WHAT IS NEEDED:
Only the lines from the one holding "add('liner', MATERIALS.liner, inFlowerFrame(linerTray()));" through the one holding "obj.parent = None" are to be retyped, exactly as they appear, with both boundary lines included.

★ ★ ★ ★ ★ ★ ★

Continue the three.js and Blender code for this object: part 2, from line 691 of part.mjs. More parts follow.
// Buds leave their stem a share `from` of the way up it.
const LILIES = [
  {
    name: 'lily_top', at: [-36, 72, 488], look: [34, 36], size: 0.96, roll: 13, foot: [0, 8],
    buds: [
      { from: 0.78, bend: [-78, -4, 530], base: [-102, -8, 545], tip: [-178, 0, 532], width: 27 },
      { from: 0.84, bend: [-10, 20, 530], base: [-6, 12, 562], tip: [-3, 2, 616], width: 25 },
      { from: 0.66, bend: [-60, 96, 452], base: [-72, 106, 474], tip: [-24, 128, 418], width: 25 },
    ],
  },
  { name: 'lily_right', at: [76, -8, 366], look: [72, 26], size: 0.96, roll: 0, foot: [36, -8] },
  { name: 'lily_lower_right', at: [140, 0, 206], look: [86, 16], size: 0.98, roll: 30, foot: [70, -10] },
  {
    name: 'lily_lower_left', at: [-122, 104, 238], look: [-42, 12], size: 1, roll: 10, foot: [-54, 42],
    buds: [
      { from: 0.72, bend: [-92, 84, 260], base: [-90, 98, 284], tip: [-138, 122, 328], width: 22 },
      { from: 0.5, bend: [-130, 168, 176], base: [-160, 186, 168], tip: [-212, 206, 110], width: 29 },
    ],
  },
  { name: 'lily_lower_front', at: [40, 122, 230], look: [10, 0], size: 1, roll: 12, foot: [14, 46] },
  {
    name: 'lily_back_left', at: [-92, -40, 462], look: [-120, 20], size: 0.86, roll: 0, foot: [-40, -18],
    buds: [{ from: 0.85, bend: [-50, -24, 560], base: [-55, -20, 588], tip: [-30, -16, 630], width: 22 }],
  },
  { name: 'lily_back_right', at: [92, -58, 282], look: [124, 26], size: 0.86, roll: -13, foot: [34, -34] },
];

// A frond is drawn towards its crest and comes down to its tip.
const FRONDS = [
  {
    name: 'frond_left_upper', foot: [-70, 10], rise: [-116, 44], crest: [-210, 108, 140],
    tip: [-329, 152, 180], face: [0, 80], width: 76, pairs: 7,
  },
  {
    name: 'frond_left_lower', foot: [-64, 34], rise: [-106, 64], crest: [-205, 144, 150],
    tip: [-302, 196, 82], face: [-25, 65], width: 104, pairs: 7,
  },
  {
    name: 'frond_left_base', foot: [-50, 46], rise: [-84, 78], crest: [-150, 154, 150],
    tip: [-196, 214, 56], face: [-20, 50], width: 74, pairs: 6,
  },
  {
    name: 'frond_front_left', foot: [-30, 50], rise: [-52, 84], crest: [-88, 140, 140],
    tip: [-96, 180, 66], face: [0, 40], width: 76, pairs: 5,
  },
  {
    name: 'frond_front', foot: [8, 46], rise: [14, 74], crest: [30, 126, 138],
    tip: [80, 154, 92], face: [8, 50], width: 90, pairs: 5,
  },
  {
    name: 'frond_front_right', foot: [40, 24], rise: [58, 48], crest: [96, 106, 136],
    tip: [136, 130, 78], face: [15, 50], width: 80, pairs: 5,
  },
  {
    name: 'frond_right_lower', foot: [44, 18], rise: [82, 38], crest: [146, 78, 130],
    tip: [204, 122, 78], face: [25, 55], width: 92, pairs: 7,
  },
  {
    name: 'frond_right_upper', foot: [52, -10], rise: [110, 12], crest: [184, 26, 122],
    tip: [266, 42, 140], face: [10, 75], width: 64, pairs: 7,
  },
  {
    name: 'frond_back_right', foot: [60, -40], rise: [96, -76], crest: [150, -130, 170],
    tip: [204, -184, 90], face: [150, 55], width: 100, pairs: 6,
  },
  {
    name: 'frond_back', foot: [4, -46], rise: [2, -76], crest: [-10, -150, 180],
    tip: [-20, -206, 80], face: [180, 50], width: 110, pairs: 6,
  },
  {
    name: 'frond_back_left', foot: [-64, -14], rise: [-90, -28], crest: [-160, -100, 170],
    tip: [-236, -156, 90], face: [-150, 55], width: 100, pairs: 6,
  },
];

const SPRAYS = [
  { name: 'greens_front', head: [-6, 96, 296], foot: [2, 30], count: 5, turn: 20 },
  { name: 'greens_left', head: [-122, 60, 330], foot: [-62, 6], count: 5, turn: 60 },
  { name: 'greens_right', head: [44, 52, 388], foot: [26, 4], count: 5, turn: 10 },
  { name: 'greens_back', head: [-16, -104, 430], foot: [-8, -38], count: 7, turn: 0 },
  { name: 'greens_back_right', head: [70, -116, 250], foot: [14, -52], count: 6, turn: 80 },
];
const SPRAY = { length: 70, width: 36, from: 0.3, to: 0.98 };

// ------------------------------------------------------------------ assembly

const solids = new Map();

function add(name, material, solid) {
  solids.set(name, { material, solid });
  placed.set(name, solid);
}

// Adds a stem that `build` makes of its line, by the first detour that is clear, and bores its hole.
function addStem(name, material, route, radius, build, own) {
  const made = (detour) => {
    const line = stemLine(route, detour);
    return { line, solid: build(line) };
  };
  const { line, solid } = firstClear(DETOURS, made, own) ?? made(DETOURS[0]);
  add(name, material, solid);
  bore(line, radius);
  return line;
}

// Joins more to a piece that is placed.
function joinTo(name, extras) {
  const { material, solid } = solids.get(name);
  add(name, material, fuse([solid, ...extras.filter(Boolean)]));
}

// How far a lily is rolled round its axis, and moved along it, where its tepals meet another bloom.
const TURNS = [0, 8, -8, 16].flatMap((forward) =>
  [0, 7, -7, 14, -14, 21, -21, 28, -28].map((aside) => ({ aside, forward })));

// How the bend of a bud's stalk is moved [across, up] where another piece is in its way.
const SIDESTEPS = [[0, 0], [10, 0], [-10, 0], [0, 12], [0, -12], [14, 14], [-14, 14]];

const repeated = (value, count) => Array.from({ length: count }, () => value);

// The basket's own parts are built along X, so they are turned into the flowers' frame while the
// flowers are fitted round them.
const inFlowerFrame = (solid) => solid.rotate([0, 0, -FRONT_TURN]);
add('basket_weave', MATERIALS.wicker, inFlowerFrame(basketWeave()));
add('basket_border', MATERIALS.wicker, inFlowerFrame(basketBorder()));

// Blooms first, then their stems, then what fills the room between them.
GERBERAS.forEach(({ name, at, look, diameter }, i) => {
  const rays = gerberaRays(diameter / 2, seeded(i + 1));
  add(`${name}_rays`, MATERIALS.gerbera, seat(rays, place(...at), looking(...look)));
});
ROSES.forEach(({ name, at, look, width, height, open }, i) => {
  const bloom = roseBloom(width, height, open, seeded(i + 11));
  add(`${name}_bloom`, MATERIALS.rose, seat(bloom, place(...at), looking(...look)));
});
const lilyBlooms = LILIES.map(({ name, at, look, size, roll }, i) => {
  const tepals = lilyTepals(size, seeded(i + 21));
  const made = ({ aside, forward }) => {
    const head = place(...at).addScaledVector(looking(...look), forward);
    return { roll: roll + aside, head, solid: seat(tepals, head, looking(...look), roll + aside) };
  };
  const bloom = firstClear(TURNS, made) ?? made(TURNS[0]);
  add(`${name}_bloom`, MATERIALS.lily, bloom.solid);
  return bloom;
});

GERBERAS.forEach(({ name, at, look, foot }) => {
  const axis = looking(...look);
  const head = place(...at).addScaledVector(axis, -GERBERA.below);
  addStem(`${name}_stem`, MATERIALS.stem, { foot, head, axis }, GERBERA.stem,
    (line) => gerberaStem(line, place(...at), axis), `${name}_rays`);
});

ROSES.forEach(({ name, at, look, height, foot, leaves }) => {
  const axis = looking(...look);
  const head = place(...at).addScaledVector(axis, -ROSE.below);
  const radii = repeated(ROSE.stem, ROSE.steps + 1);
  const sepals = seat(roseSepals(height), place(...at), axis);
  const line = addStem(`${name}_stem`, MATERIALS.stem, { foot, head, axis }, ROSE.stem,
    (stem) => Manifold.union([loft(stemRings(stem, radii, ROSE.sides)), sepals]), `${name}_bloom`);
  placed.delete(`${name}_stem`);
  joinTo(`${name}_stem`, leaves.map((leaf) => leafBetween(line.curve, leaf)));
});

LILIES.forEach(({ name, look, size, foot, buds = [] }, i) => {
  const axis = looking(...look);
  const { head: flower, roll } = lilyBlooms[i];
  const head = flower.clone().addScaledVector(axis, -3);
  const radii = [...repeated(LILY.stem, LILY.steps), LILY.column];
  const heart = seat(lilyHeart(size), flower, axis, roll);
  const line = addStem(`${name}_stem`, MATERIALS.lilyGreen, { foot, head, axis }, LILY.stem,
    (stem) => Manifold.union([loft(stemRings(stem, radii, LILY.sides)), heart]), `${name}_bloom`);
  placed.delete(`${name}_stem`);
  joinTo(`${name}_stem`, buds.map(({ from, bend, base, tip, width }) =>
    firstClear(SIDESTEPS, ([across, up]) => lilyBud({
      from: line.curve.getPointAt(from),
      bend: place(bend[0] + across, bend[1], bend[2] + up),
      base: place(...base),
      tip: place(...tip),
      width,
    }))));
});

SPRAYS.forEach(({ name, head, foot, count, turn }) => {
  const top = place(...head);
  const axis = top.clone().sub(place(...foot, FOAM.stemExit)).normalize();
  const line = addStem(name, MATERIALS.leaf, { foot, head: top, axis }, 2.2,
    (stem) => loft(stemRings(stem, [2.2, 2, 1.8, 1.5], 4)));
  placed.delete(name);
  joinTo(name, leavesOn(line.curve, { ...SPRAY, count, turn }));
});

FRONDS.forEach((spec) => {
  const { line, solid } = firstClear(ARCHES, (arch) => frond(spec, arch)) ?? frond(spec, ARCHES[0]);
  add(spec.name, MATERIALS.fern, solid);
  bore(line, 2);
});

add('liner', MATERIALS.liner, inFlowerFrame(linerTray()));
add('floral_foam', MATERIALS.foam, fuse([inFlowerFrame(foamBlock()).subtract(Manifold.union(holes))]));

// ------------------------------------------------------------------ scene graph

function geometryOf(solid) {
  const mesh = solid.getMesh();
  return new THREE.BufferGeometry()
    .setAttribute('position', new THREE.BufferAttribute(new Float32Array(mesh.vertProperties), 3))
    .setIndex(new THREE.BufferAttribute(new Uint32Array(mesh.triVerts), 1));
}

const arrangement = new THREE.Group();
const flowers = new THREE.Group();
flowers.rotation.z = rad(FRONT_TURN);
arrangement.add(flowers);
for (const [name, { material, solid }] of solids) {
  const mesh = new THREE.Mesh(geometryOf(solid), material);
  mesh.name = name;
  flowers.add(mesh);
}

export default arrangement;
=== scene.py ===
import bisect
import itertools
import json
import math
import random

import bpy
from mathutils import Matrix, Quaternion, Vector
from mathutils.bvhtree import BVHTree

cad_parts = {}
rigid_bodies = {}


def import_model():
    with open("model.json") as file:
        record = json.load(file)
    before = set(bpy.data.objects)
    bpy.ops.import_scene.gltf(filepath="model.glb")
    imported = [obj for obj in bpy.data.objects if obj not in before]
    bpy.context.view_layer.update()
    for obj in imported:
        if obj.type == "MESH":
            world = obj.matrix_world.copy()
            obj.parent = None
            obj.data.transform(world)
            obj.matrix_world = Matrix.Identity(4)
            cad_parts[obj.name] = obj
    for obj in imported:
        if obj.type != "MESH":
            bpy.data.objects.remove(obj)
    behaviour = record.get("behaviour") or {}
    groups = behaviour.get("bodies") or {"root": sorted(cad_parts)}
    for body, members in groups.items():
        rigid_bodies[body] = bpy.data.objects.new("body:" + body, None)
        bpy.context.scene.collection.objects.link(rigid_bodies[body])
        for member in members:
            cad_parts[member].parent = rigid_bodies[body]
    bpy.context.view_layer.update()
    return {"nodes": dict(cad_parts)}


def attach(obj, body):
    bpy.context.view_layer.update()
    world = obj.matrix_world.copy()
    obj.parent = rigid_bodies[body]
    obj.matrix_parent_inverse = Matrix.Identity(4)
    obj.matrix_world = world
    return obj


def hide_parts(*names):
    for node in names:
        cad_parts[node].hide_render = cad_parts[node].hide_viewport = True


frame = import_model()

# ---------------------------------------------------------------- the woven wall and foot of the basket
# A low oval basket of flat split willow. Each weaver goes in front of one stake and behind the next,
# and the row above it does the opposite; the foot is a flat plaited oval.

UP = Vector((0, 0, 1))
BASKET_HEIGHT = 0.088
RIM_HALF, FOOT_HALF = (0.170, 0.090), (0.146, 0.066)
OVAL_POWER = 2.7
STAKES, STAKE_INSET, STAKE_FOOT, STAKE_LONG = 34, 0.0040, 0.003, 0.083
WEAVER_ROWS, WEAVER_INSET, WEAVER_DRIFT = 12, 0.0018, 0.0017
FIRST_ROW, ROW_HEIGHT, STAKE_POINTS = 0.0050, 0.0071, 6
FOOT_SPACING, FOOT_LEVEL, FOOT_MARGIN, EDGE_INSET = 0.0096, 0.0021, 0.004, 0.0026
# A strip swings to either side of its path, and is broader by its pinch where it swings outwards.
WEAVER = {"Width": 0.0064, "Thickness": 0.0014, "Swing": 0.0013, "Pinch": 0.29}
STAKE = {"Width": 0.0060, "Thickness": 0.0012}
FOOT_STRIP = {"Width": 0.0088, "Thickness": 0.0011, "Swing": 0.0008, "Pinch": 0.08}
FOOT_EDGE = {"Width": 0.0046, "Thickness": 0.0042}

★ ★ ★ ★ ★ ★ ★

IN RESPONSE:
add('liner', MATERIALS.liner, inFlowerFrame(linerTray()));
add('floral_foam', MATERIALS.foam, fuse([inFlowerFrame(foamBlock()).subtract(Manifold.union(holes))]));

// ------------------------------------------------------------------ scene graph

function geometryOf(solid) {
  const mesh = solid.getMesh();
  return new THREE.BufferGeometry()
    .setAttribute('position', new THREE.BufferAttribute(new Float32Array(mesh.vertProperties), 3))
    .setIndex(new THREE.BufferAttribute(new Uint32Array(mesh.triVerts), 1));
}

const arrangement = new THREE.Group();
const flowers = new THREE.Group();
flowers.rotation.z = rad(FRONT_TURN);
arrangement.add(flowers);
for (const [name, { material, solid }] of solids) {
  const mesh = new THREE.Mesh(geometryOf(solid), material);
  mesh.name = name;
  flowers.add(mesh);
}

export default arrangement;
=== scene.py ===
import bisect
import itertools
import json
import math
import random

import bpy
from mathutils import Matrix, Quaternion, Vector
from mathutils.bvhtree import BVHTree

cad_parts = {}
rigid_bodies = {}


def import_model():
    with open("model.json") as file:
        record = json.load(file)
    before = set(bpy.data.objects)
    bpy.ops.import_scene.gltf(filepath="model.glb")
    imported = [obj for obj in bpy.data.objects if obj not in before]
    bpy.context.view_layer.update()
    for obj in imported:
        if obj.type == "MESH":
            world = obj.matrix_world.copy()
            obj.parent = None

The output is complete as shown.